According to American mythology, the U.S.A. was founded with two powerful ideas. One was “no taxation without representation,” and the other was a special kind of anti-government sentiment – the colonials resented being ruled by a foreign power. I admit that I learned this from Walt Disney, but most Americans learned their history from Walt Disney too, so it really is the standard version of U.S. history.

The slogans have one thing in common: they assume government and taxes are okay if there is real democracy.

The strange thing about the U.S.A. today is that “no taxation without representation” has become “no taxation, period.” At the same time, the revolutionary idea that government from abroad is bad, and that people should govern themselves has become a commitment to small government, minimal government, or even no government. Government by the people and for the people has lost out to government by no one, for no one.

Representation, which stands for democracy and self-governance, has disappeared from the motto. Taxation with representation is still just taxation.

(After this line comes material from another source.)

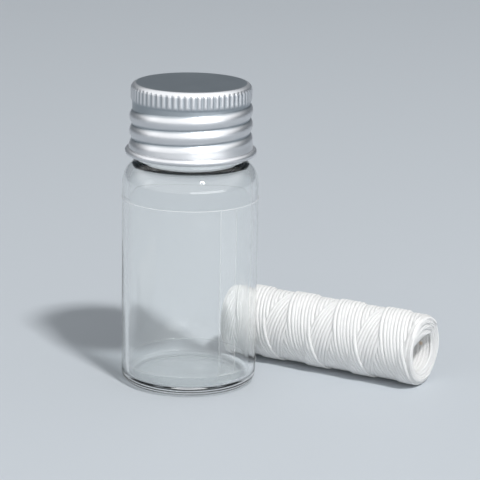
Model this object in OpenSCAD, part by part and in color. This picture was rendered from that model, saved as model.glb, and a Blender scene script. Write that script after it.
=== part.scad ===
// Pocket floss dispenser: a clear glass vial with a screw cap over a lip plug and its
// cutting blade, and the refill roll of floss that it takes, lying beside it.
// Millimetres. The origin is the centre of the vial's foot, on the surface that it stands on.
// +Z is up, and -Y is the front.

/* [Vial] */
// Outer diameter of the body
vial_d = 22; // [21:0.5:26]
// Height of the rim above the foot
vial_h = 47.5; // [44:0.5:60]
// Wall thickness of the body
vial_wall = 1.1; // [0.9:0.1:1.4]
// Thickness of the base
vial_base = 1.4; // [1:0.1:2.4]
// Outer radius of the heel
heel_r = 1.6; // [1.4:0.1:2]
// Outer radius of the shoulder
shoulder_r = 4; // [3.6:0.1:4.6]
// Length of the neck, from the top of the shoulder's round to the rim
neck_h = 10.4; // [10.2:0.1:12]
// Outer diameter of the neck without its thread
neck_d = 17.9; // [17:0.1:18.2]
// Diameter of the neck's bore
neck_bore_d = 14; // [13.4:0.1:14.6]
// Radius of the rim's rounded edges
rim_round = 0.45; // [0.3:0.05:0.6]

/* [Thread] */
// Rise of the thread in one turn
thread_pitch = 2.35; // [2.2:0.05:2.4]
// How far the glass thread stands out of the neck
thread_h = 0.5; // [0.35:0.05:0.6]
// Width of the glass thread where it meets the neck
thread_w = 1.3; // [1:0.05:1.4]
// Turns of glass thread
thread_turns = 1.85; // [1.4:0.05:1.9]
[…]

Undemocratic government and undemocratic taxes used to be the problem. Now government and taxes are the problem. The miraculous power of democracy to turn taxation into the people's choice seems to have disappeared. The idea that only a democratic government can be trusted has turned into the idea that not even a democratic government can be trusted.

So how did the revolutionary democratic ideals of the U.S.A. turn into the counter-revolutionary and undemocratic ideas of the Tea Party, the NDP, and the Conservative Party of Ontario? The American Civil War created a country with two kinds of citizens: the victorious and the conquered. For the conquered South, even a democratically elected government was an alien and illegitimate government. The price of ending slavery in the U.S.A. was to create a population that could never again trust representative government. As the South has grown in power, faith in American democracy has shrivelled. Slavery was the tragic flaw in the character of the U.S.A. Ending slavery may have undermined the democratic strain that made the U.S.A. seem heroic.

It may even bring the world economy down. Capitalism is astonishingly productive. It generates huge mass of capital that must be re-invested. But the more capital there is, the harder it is to find profitable places to invest it. Sooner or later investors will give up, and that always leads to a recession. John Maynard Keynes showed that government could keep the system cranking over by putting some of the capital to work when businesspeople lose their nerve.

Right now the world is awash in capital looking for places to go. Greece, the U.S. and the North American consumers have all reached their credit limits. Economists are again asking government to step up. And because of the wounds of an old war, two of Ontario’s political leaders want to go in the other direction.